For this reason, you should always handle the .loading === true case on any EntityFile you use, and probably .failed === true as well in case the server has problems.

Storing files

You must provide a file storage backend to the server to sync files. This can be the default LocalFileStorage backend which is exported from @verdant-web/server, or you can implement the FileStorage interface yourself to connect to a different file storage service (like S3, etc).

If you don't supply a storage backend, syncing files will fail.

Serving files

This may be a little confusing, honestly, but serving files is up to you.

Verdant handles uploading files (via a FileStorage implementation) and getting file metadata. But the actual request to fetch the real file is something your infrastructure must implement.

This is left up to the user because there are many valid ways to deliver actual files, and the best one might depend on your app's needs. Perhaps you can serve them from a mounted disk volume, or via a public Cloudfront CDN, etc.

How this happens all depends on how your FileStorage implementation works. Since FileStorages aren't very large classes, I recommend reading the one you're using.

Generally, when Verdant requests files, the request will be in the following format:

<base file host>/:libraryId/:fileId/:fileName

And FileStorage implementations usually expose the host as a parameter you provide. So if you have a Cloudfront set up at https://user-files.myapp.com, your file request might look like https://user-files.myapp.com/library/file/filename.png. If you're using the S3FileStorage implementation to put files in a bucket behind that Cloudfront instance, you're probably fine.

However, if you need to terminate file requests in your own server, you may have more work to do. Say instead you have a Cloudflare Worker API that streams the files from an R2 bucket. Your worker API might look like:

app.get('/files/*', async (ctx) => {
const path = ctx.req.path.replace(/^\/files\//, '');
const obj = await ctx.env.FILES_BUCKET.get(path);
if (!obj?.body) {
return ctx.text('not found', 404);
}
return new Response(obj.body, {
headers: {
'Content-Type':
obj.httpMetadata?.contentType || 'application/octet-stream',
},
});
});

It's probably better to use wildcards like this rather than depend directly on the :libraryId/:fileId/:filepath convention, as I may want to change that at some point, so this keeps things decoupled.

When the server cleans up files

The server has a broader view of the overall sync status of the library, so it hangs onto files a little longer than clients and waits to be sure the file is officially pending deletion.

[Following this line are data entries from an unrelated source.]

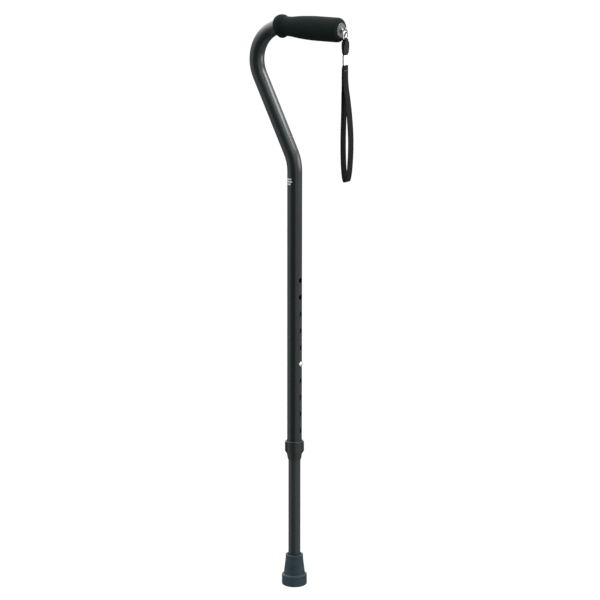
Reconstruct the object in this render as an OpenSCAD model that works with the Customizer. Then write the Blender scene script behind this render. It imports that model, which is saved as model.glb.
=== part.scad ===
// Offset-handle walking cane, height adjustable, with a wrist strap.
// The shaft stands on the Z axis, the tip rests on z = 0, and the handle points along +X.

/* [Shaft] */
// Outer diameter of the upper tube
upper_d = 22; // [20:0.5:24]
// Outer diameter of the lower tube
lower_d = 18; // [17:0.1:18]
// Wall of both tubes
wall = 1.2; // [1:0.1:1.4]
// Height of the upper tube's bottom end
upper_end_z = 210; // [200:1:215]
// Height of the lower tube's top end
lower_top_z = 433; // [425:1:440]
// Height of the handle's axis
handle_z = 844; // [830:1:860]
// Centre-line radius of the bend under the handle
neck_bend_r = 51; // [46:1:56]
// Centre-line radius of the bend at the shaft
shaft_bend_r = 61; // [55:1:67]
// Slant of the tube between the two bends, in degrees from vertical
slant = 27; // [22:1:32]
// Length of the straight stretch between the two bends
slant_len = 122; // [110:1:130]
// Where the handle end of the tube stops
tube_end_x = 79; // [70:1:90]

/* [Height adjustment] */
// Number of height holes
hole_count = 10; // [6:1:10]
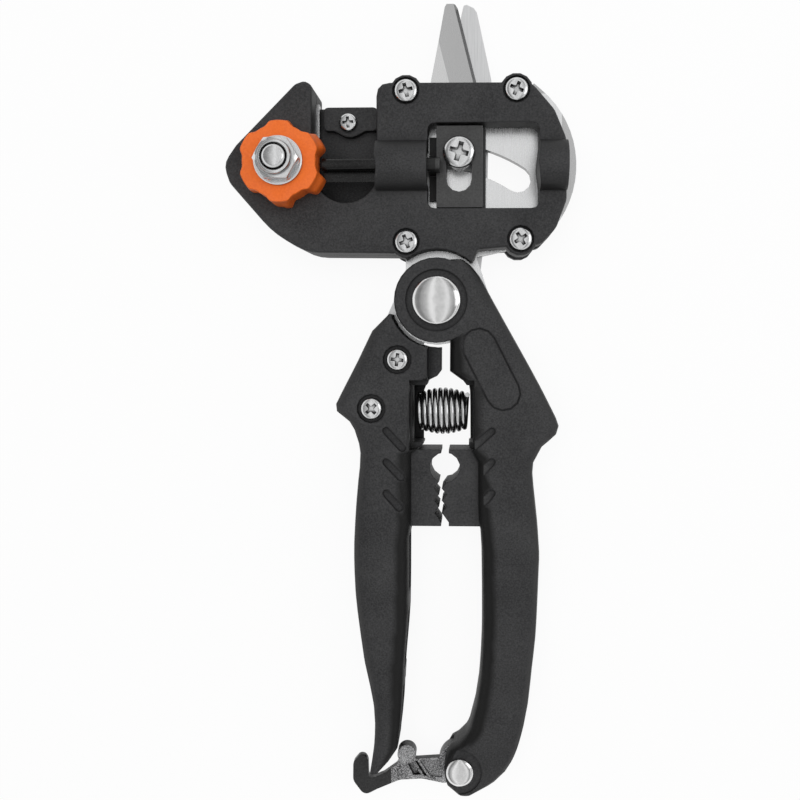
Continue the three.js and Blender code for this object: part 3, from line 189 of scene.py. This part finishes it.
def worn_at_edges(tree, base, edge, colour, share):
    flat = add(tree, "ShaderNodeNewGeometry")
    soft = add(tree, "ShaderNodeBevel", {"Radius": 2 * edge}, samples=EDGE_SAMPLES)
    likeness = add(tree, "ShaderNodeVectorMath", operation="DOT_PRODUCT")
    link(tree, flat, "Normal", likeness, 0)
    link(tree, soft, "Normal", likeness, 1)
    return mixed(tree, base, remapped(tree, (likeness, "Value"), *WORN_LEVELS, 0.0, share), colour)


def dirty_in_corners(tree, base, colour, distance, share):
    shade = add(
        tree, "ShaderNodeAmbientOcclusion", {"Distance": distance}, samples=SHADE_SAMPLES, only_local=True,
    )
    return mixed(tree, base, remapped(tree, (shade, "AO"), *SHADE_LEVELS, share, 0.0), colour)


def surface(
    name, colours, roughness, metallic=0.0, *, grain, bump, depth, edge, specular=0.5, stretch=(1, 1, 1),
    blotch=60.0, contrast=(0.35, 0.65), zones=None, sides=None, inner=None, worn=None, dirt=None,
):
    """A material whose colour and roughness vary with a fine grain and a slow blotch, with softened edges.

    zones: rows of colour, share and planes; a plane (a, b, c) keeps what has a x + b y > c.
    sides: colour, low, high and share for walls, over how much they face along z.
    inner: colour, way, low, high and share for walls that face that way along x.
    worn: colour and share for sharp edges. dirt: colour, distance and share for corners.
    """
    material, tree, shader = new_tree(name)
    shader.inputs["Metallic"].default_value = metallic
    shader.inputs["Specular IOR Level"].default_value = specular
    fine = noise(tree, grain, stretch)
    slow = noise(tree, blotch, detail=2.0)
    both = add(tree, "ShaderNodeMix", {0: BLOTCH_SHARE})
    link(tree, *fine, both, 2)
    link(tree, *slow, both, 3)

    colour = two_tone(tree, (both, 0), contrast, colours)
    if zones:
        colour = zoned(tree, colour, zones)
    if sides:
        colour = walled(tree, colour, *sides)
    if inner:
        colour = turned_in(tree, colour, *inner)
    if worn:
        colour = worn_at_edges(tree, colour, edge, *worn)
    if dirt:
        colour = dirty_in_corners(tree, colour, *dirt)
    link(tree, *colour, shader, "Base Color")
    link(tree, *remapped(tree, (both, 0), *GRAIN_LEVELS, *roughness), shader, "Roughness")

    soft = add(tree, "ShaderNodeBevel", {"Radius": edge}, samples=EDGE_SAMPLES)
    relief = add(tree, "ShaderNodeBump", {"Strength": bump, "Distance": depth})
    link(tree, *fine, relief, "Height")
    link(tree, soft, "Normal", relief, "Normal")
    link(tree, relief, "Normal", shader, "Normal")
    return material


# Plastics

def black(name, inner=None):
    return surface(
        name, [(0.017, 0.017, 0.018), (0.047, 0.047, 0.048)], (0.5, 0.64), specular=0.3, grain=2300,
        bump=0.6, depth=0.0001, edge=0.0008, worn=((0.06, 0.06, 0.062), 0.3),
        dirt=(grey(0.003), 0.0035, 0.95), contrast=(0.38, 0.64), sides=(grey(0.008), 0.42, 0.97, 0.9),
        inner=inner,
    )


BLACK = black("black_plastic")
LEFT_BLACK = black("left_handle_plastic", (grey(0.004), 1, 0.06, 0.34, 1.0))
RIGHT_BLACK = black("right_handle_plastic", (grey(0.004), -1, 0.06, 0.34, 1.0))
ORANGE = surface(
    "orange_nylon", [(0.8, 0.138, 0.014), (0.9, 0.18, 0.022)], (0.42, 0.55), specular=0.3, grain=1900,
    bump=0.12, depth=0.00005, edge=0.0003, dirt=((0.4, 0.05, 0.005), 0.0015, 0.6),
    sides=((0.6, 0.105, 0.008), 0.2, 0.9, 0.85),
)


# Bright steel

def plate_steel(name, colours, roughness, zones=None):
    return surface(
        name, colours, roughness, 1.0, grain=4200, stretch=(1, 0.025, 1), bump=0.1, depth=0.00002,
        edge=0.0001, sides=(grey(0.1), 0.45, 0.93, 0.95), zones=zones,
    )


LEFT_OF_BLADE_LINE = (-1, -0.258, -0.01805)  # where the left blade has its ground facet
ABOVE_COVER = (0, 1, 0.055)
BELOW_COVER_TOP = (0, -1, -0.055)
RIGHT_OF_WINDOW = (1, 0, 0.033)
PLATE = plate_steel("plate_steel", [(0.74, 0.745, 0.75), (0.9, 0.905, 0.91)], (0.28, 0.42))
HEAD_PLATE = plate_steel(
    "head_plate_steel", [(0.88, 0.885, 0.89), (0.975, 0.98, 0.985)], (0.2, 0.32), [
        (grey(0.53), 0.9, [ABOVE_COVER]), (grey(0.8), 0.95, [ABOVE_COVER, LEFT_OF_BLADE_LINE]),
        (grey(0.55), 0.85, [BELOW_COVER_TOP, RIGHT_OF_WINDOW]),
    ],
)
BOLT = surface(
    "polished_bolt", [grey(0.76), grey(0.86)], (0.12, 0.2), 1.0, grain=900, bump=0.02, depth=0.00002,
    edge=0.0002, blotch=200,
)
ZINC = surface(
    "bright_zinc", [(0.74, 0.745, 0.75), (0.88, 0.885, 0.89)], (0.17, 0.28), 1.0, grain=2600, bump=0.05,
    depth=0.00003, edge=0.00012, dirt=(grey(0.02), 0.001, 1.0), sides=(grey(0.24), 0.35, 0.9, 0.85),
)

# Dark steel, and the latch's casting
LEFT_OF_BLOCK = (-1, 0, 0.0002)
HOOK_END = (-1, 0, 0.0125)
OXIDE = surface(
    "black_oxide", [grey(0.036), grey(0.07)], (0.4, 0.52), 0.35, grain=2400, bump=0.15, depth=0.00004,
    edge=0.0003, worn=((0.16, 0.16, 0.165), 0.4), dirt=(grey(0.004), 0.002, 0.8),
    sides=(grey(0.014), 0.3, 0.9, 0.8), zones=[(grey(0.012), 0.9, [LEFT_OF_BLOCK])],
)
DARK_ROD = surface(
    "dark_rod", [grey(0.014), grey(0.035)], (0.2, 0.32), 0.8, grain=2400, bump=0.08, depth=0.00003,
    edge=0.0002, dirt=(grey(0.004), 0.002, 0.8), sides=(grey(0.008), 0.5, 0.97, 0.9),
)
CAST = surface(
    "sparkling_cast", [(0.02, 0.02, 0.021), (0.8, 0.8, 0.81)], (0.3, 0.5), 0.7, grain=4700, bump=0.7,
    depth=0.0001, edge=0.0004, dirt=(grey(0.006), 0.0012, 0.9), contrast=(0.43, 0.62),
    sides=(grey(0.02), 0.5, 0.97, 1.0), zones=[(grey(0.035), 0.95, [HOOK_END])],
)

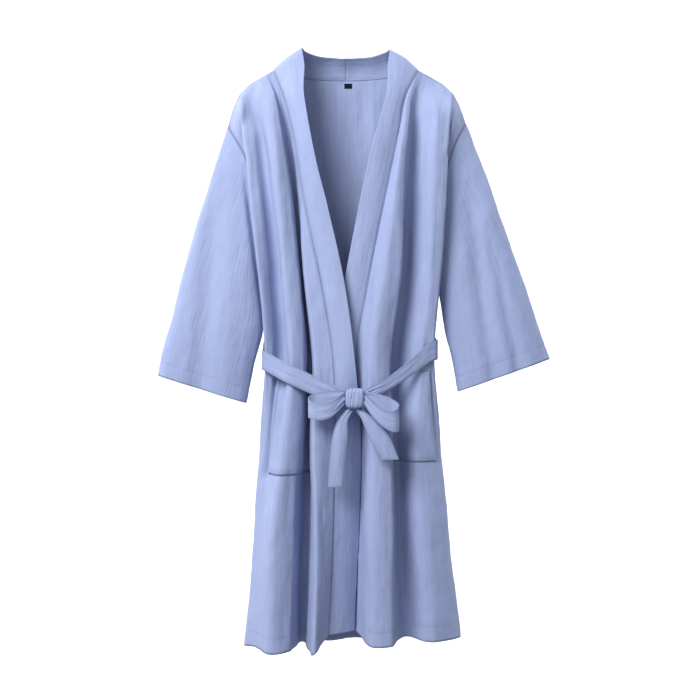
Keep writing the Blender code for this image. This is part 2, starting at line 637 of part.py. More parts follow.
def strap_sheet(table):
    """A strap standing on edge along a way of x, y, top and bottom rows, cut finer by a smooth curve."""
    table = np.array(table, float)
    length = np.concatenate(((0,), np.cumsum(np.linalg.norm(np.diff(table[:, :2], axis=0), axis=1))))
    grid = []
    for at in np.linspace(0, length[-1], 2 * len(table) - 1):
        x, y, top, low = (smooth(length, table[:, i], at) for i in range(4))
        grid.append([(x, y, top + (low - top) * k / 3) for k in range(4)])
    return Sheet(grid, BAND)


def tail_sheet(table):
    """A hanging end of the sash: rows of height, left, right and depth, a little curled across."""
    table = np.array(table, float)
    grid = []
    for at in np.linspace(table[0, 0], table[-1, 0], 2 * len(table) - 1):
        left, right, y = (smooth(table[:, 0], table[:, i], at) for i in range(1, 4))
        row = []
        for k in range(5):
            t = k / 4
            row.append((left + (right - left) * t, y - 3.0 * math.sin(math.pi * t), at))
        grid.append(row)
    return Sheet(grid, BAND)


def knot_object():
    """The knot: a soft block with flat flanks and the upright folds of the wrapped strap on its front."""
    rings, around = 10, 20
    points = []
    for r in range(rings + 1):
        lat = math.pi * 0.94 * (r / rings - 0.5)
        for a in range(around):
            turn = 2 * math.pi * a / around
            cx, cy = math.cos(turn), math.sin(turn)
            wide = math.cos(lat) ** 0.35
            x = KNOT["w"] * math.copysign(abs(cx) ** 0.4, cx) * wide
            y = KNOT["d"] * math.copysign(abs(cy) ** 0.75, cy) * wide
            if cy < 0:
                y += 1.6 * math.cos(x / KNOT["w"] * 3 * math.pi) * wide
            z = KNOT["h"] * math.copysign(abs(math.sin(lat)) ** 0.8, math.sin(lat))
            points.append((KNOT["x"] + x, KNOT["y"] + y, KNOT["z"] + z))
    faces = []
    for r in range(rings):
        for a in range(around):
            b = (a + 1) % around
            faces.append((r * around + a, r * around + b, (r + 1) * around + b, (r + 1) * around + a))
    faces.append(tuple(range(around)))
    faces.append(tuple(rings * around + a for a in range(around)))
    return new_object("belt_knot", points, faces, BLUE, 0.85)


def label_sheet(back):
    """The bare tag: the back panel's points under the neck seam, moved in."""
    inner = back.faces()[1]
    cols = inner[0, :, 0]
    rows = []
    for z in (LABEL["top"], LABEL["top"] - LABEL["height"] / 2, LABEL["top"] - LABEL["height"]):
        row = []
        for x in (LABEL["x"] - LABEL["width"] / 2, SEAM / 2, LABEL["x"] + LABEL["width"] / 2):
            c = float(np.interp(x, cols, range(len(cols))))
            line = np.array([between(inner, r, c) for r in np.linspace(0, LABEL_ROWS, 17)])
            y = float(np.interp(-z, -line[:, 2], line[:, 1]))
            row.append((x, y - LIFT - LABEL["wall"] / 2, z))
        rows.append(row)
    return Sheet(rows, LABEL["wall"])


def build():
    """All the pieces of the robe."""
    for obj in list(bpy.data.objects):
        bpy.data.objects.remove(obj, do_unlink=True)
    front_right, front_left, back = body_sheets()
    sleeve_right = Sheet(sleeve_grid(ARMHOLE_RIGHT, SLEEVE_RIGHT), CLOTH, closed=True, flip=True)
    sleeve_left = Sheet(sleeve_grid(ARMHOLE_LEFT, SLEEVE_LEFT), CLOTH, closed=True)
    sew_sleeve(sleeve_right, front_right, back, 0)
    sew_sleeve(sleeve_left, front_left, back, -1)
    bands = []
    for front, edge, sign in ((front_right, BAND_RIGHT, -1), (front_left, BAND_LEFT, 1)):
        grid, keys = band_grid(front, back, edge, sign)
        band = Sheet(grid, BAND, flip=sign < 0)
        sew_band(band, keys, front, back)
        tops = list(back.grid[0, :, 0])
        column = min(range(len(tops)), key=lambda c: abs(tops[c] - sign * NECK_POINT))
        meet_at_neck_point(front, back, column, band, keys.index(("front", 0)))
        bands.append(band)
    pocket_right = pocket_sheet(front_right, POCKET_RIGHT)
    pocket_left = pocket_sheet(front_left, POCKET_LEFT)
    sash = sash_sheet((front_right, front_left, back, bands[0], pocket_right, pocket_left))
    wall_object("back", back)
    wall_object("front_right", front_right)
    wall_object("front_left", front_left)
    wall_object("sleeve_right", sleeve_right)
    wall_object("sleeve_left", sleeve_left)
    wall_object("collar_right", bands[0])
    wall_object("collar_left", bands[1])
    wall_object("pocket_right", pocket_right)
    wall_object("pocket_left", pocket_left)
    wall_object("belt", sash)
    knot_object()
    wall_object("bow_loop_right", strap_sheet(LOOP_RIGHT))
    wall_object("bow_loop_left", strap_sheet(LOOP_LEFT))
    wall_object("belt_tail_right", tail_sheet(TAIL_RIGHT))
    wall_object("belt_tail_left", tail_sheet(TAIL_LEFT))
    wall_object("neck_label", label_sheet(back), NAVY, 0.6)


build()
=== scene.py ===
"""Looks of the long kimono robe: its cloth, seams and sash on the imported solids, in a plain studio.

The tables are millimetres in the frame of the solids: +X is the wearer's left, the front faces -Y, +Z is up.
"""
from __future__ import annotations

import logging
import math
from dataclasses import dataclass
from enum import Enum

import bmesh
import bpy
import numpy as np
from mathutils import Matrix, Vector, noise

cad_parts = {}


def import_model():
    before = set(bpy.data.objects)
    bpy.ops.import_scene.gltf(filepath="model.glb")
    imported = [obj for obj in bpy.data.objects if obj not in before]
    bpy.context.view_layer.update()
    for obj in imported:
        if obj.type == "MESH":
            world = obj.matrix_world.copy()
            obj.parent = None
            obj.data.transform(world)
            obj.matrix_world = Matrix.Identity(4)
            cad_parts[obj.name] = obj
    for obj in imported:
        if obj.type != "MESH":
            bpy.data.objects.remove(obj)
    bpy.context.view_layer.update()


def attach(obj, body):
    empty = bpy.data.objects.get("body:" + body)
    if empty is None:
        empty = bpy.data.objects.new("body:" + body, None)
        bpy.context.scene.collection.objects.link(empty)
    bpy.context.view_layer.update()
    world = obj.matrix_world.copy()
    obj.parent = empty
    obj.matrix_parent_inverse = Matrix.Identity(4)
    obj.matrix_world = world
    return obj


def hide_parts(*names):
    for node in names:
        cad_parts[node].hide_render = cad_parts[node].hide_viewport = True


LOG = logging.getLogger("robe")
MM = 0.001

NECK_POINT = 138.0
NECK_DEPTH = 60.0
NECK_DROP = 9.0
NECK_TOP = 3.0
HEM = -1090.0
WAIST = -545.0
BUST = -250.0
LEVELS = (-50, -110, -246, -400, -545, -700, -900, -1090)
ROWS = np.array((0, -25, -58, -98, -148, -198, -248, -296, -335, -395, -455, -515, -575, -640, -700, -746,
                 -767, -840, -910, -980, -1040, -1090), float)
ARM_ROWS = 9
ROW_STEP = 5.0
SHOULDER = ((-226.5, -106), (-221, -86), (-214, -64), (-203, -42), (-184, -24), (-157, -8), (-138, 3),
            (138, 3), (159, -8), (186, -24), (205, -42), (216, -61), (224, -82), (230, -101))

SOLID_WALL = 1.6
CLOTH_WALL = 1.2
POCKET_WALL = 0.8
POCKET_LIFT = CLOTH_WALL + 0.4
BAND_WALL = 2.4
STRAP_WALL = BAND_WALL * 0.85
LIFT = 0.5
EDGE_ROUNDING = 0.3
FAR_OFF = 1000.0
SOLID_POCKET_LIFT = 1.95
HALF_SOLID_BAND = 1.5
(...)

"Officially pending deletion" means:

  • The field associated with the file is deleted and all pending operations the server knows about have been applied to it
  • Since the field has been rebased to this state, that means all clients have acknowledged the deletion as it currently stands

However, these conditions don't guarantee the file field will not be restored by a client - specifically if there is an 'undo delete' operation waiting on a client's undo stack.

To guard against this contingency, the server only marks the file's metadata as pendingDeleteAt: <timestamp>. The next time all replicas disconnect from the library, if the pendingDeleteAt timestamp is older than 1 day, the file will be permanently deleted. This is a heuristic more than a guarantee, but it's a reasonable tradeoff against having to synchronize undo stack states.